The elementary instruction, let it have been acquired as it will, must have made a certain advance before the scholar can enter the Gymnasium, since in the lowest classes--the Gymnasium is divided into classes in the same manner as the Folk's-schools--are taught the elements of the Latin tongue, history, mathematics, etc. Here are especial teachers for every faculty of science; that is, one teacher, particularly in the higher classes, teaches one determinate subject.

The study of the ancient classics continues still the chief business, since the German philologists conceive that they constitute the only and indispensable gymnastics of the mind. This is another ground by which these schools have come into open feud with the Realist tendency of the age--why the Gymnasia have dreaded an encroachment on their rights through the rapid growth and influence of Real-schools; because they feared that the public would come to see in their effects, that there was another mode of awaking the spirit to an internal activity than by the study of the dead languages.

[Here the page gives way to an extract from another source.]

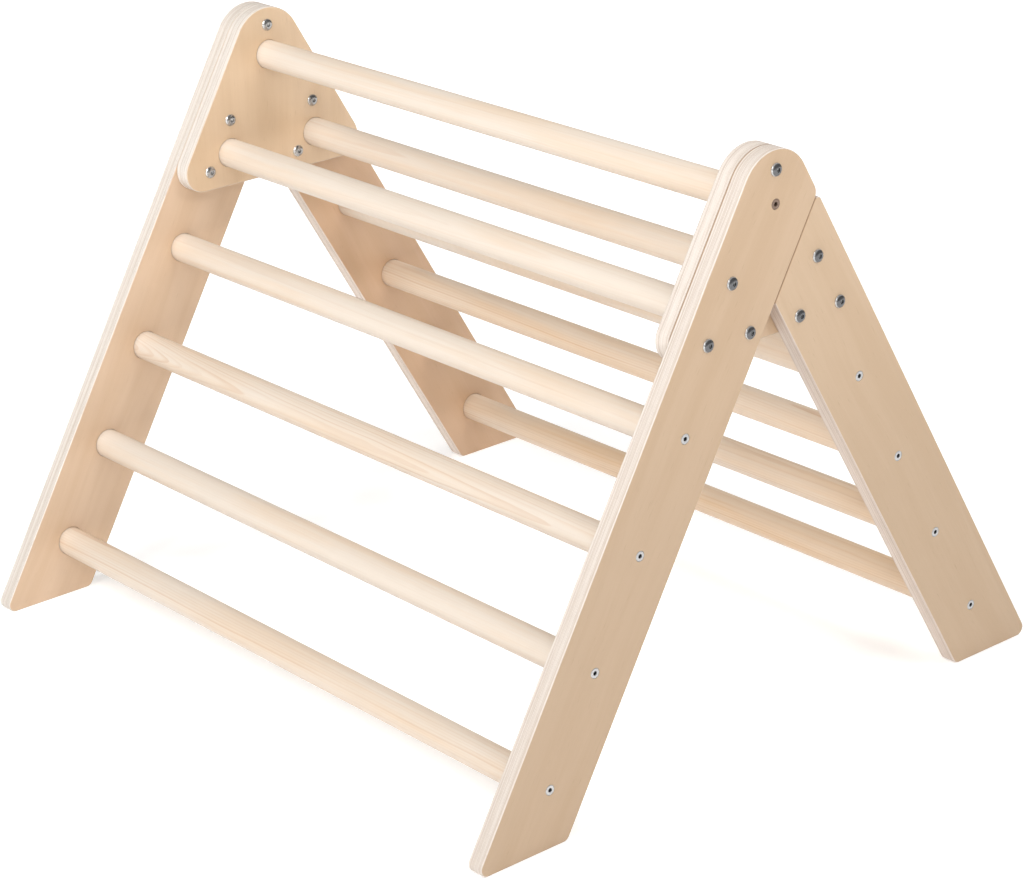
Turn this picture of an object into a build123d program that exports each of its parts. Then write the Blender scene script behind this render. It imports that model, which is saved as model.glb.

It is not to be denied that through the study of the ancients the spirit is awakened; the sense of the noble and the great is inspired; that the poetical feeling is excited,--the taste purified, and the reason strengthened; that the mind is accustomed to a logical activity, and especially to self-reflection. But the schoolmen go too far with this. They are orthodox, and are contented that the future learned should here find their necessary nourishment. They will, in general, acknowledge no other learning or education than that of the Gymnasium, and torment every one with it who, as a future tradesman, can manage his affairs perfectly without this knowledge, and can bring by it little or nothing out of the school into his own trade. Yet at present the Gymnasia strive so far to meet the acknowledged necessities of the time, that they have adopted some of the educational subjects of the Real-schools, as mathematics, and the natural sciences in the fullest sense of the word. The subjects of tuition, with the exception of the predominant teaching of the ancient languages, are in general those of the other schools; that is, of the Folk's-schools, in a higher degree. The relation to the state is the same as that which we have already made ourselves acquainted with in the Folk's-schools; and we will now only explain a few more of the peculiarities of the Gymnasia.

A totally different discipline prevails in the Gymnasia to that of the Folk's-schools. Corporal punishments here, for the most part, cease in the higher classes entirely. Tasks, shutting up, open reproof, but especially moral restraint, are the means employed for correction. The teachers also stand in a totally different position in regard to their scholars; at least in the higher classes there is less school compulsion, though probably on that account not the less pedantry to be observed. In general, the gymnasiast is already more free, and placed in greater external advantage than the scholars of the other schools; the near prospect of student life calls forth, not seldom, extravagances, which, however, are contended with more vigorously by the teachers, but through the advanced age of the youths are not readily repressed. Though it is strictly forbidden, yet the gymnasiast frequently resorts secretly to public places of diversion, inns, etc.; he also begins to smoke, and to become regardless of conventional relations. In many cities the gymnasiasts have actually endeavoured, of course only the older ones, to form corporations, and to imitate the university Chores. But spite of all this, the constant and great diligence of the gymnasiasts is not to be denied. They exert themselves, because they know that it is only by that means that they can arrive at promotion; that is, that they can obtain the right to enter the university. We must here break off a moment to notice a particular which is of essential importance.

The Exemption-and-Maturity-Right[[29]] belongs exclusively to the Gymnasia--another cause which has called forth in many German states contentions, the other schools already making claims on this privilege. Nothing can indeed be more vexatious, and even in many cases, unsettling, than for an able scholar of the Real-school, after he has passed his examination, and has given ample proof that he is quite qualified to enter the university, to have again to make the course of the Gymnasium, again to weary himself with the reading and study of the ancient classics, entirely for the sake of the formality of promotion, which might just as well be conferred on the Real-schools, and by which money and more especially time might be spared. From the higher position which these schools have already assumed, it is, however, to be expected that this injustice will be done away with, at least, that the Exemption-and-Maturity-Right will be extended to those Real scholars who devote themselves to state science, and to those professions which are included in it.